Tender and funny, a film producer meanders through the aftermath of her director’s death in this deeply affable debut feature

After several years as producer to acclaimed director Hong Sang-soo, Kim Cho-hee has emerged from his shadow to make a simple yet deceptively profound first film.

It is a warm embrace of a film, riddled with its own distinctive charm and held together with its smart shot selection and strong performances.

Using more than just a generous helping of autobiographical inspiration, Kim dramatises her own toils and efforts to make films outside realm of a legendary director, where she has served as producer to some of Director Hong’s most notable works such as Hahaha (2010) and Right Now, Wrong Then (2015).

While there are strands of Hong in its portrayal of human interactions and its gentle narrative pacing, Kim produces something unique and very much her own.

The film does open on an unmistakeably Hong visual though – a restaurant table strewn with empty soju bottles and a film crew playing drinking games at the end.

Suddenly, complete with a Director Hong zoom, we see the crew’s director collapse and die. His producer, Chan-sil (Kang Mal-geum), is then left to face a life without her key cinematic collaborator.

She moves to more humble living arrangements and attempts to seek a future in film, but the implication is she was riding the coattails of her deceased director and has scant to offer herself.

Eventually she takes a job as a cleaner to insecure starlet Sophie (Yoon Seung-ah) and has her headed turned by Sophie’s French teacher and short filmmaker Kim Young (Bae Yu-ram).

Chan-sil finds herself in a state of limbo. She is 40 and has dedicated her life to making films instead of finding a partner and starting a family, but now faces a future on the fridges of the industry she has served so diligently.

Lucky Chan-sil is one of those films where you find yourself drifting into the groove of its developments. Where you gently immerse yourself into the character interactions.

There is a sadness to Chan-sil's plight, but that is off-set by the film's humour, none of which is overbaked, but rather accompanies her struggles. A balancer which makes it so watchable.

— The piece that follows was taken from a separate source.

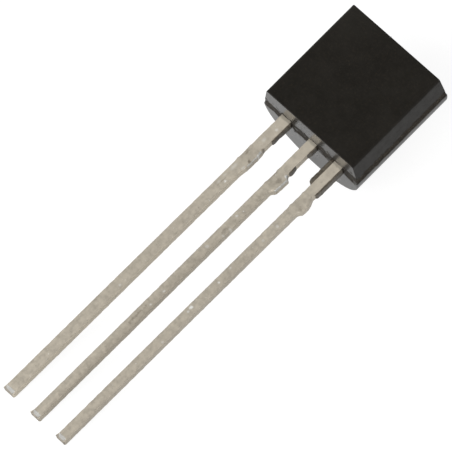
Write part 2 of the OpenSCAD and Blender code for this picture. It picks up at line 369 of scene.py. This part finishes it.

The performances in such films – sometimes termed as ‘hangout movies’ as we spend time with characters on a daily basis – further elevates the film’s delivery, especially from Kang Mal-geum's title character.

Perhaps the film’s most memorable scene manages to compare Director Hong and this film’s low-key approach with that of US blockbuster director Christopher Nolan. Discussing Japanese director Yasujirō Ozu, who Chan-sil states her love for, Kim Young claims not much happens in his films and he prefers Nolan’s more exciting work. Chan-sil horrified reaction and downing of her beer is a priceless piece of cineliterate crosstalk.

Having managed to position herself so neatly outside of the Director Hong world with this debut, there is cause for her own buzz as Kim Cho-hee embarks on a career behind the lens.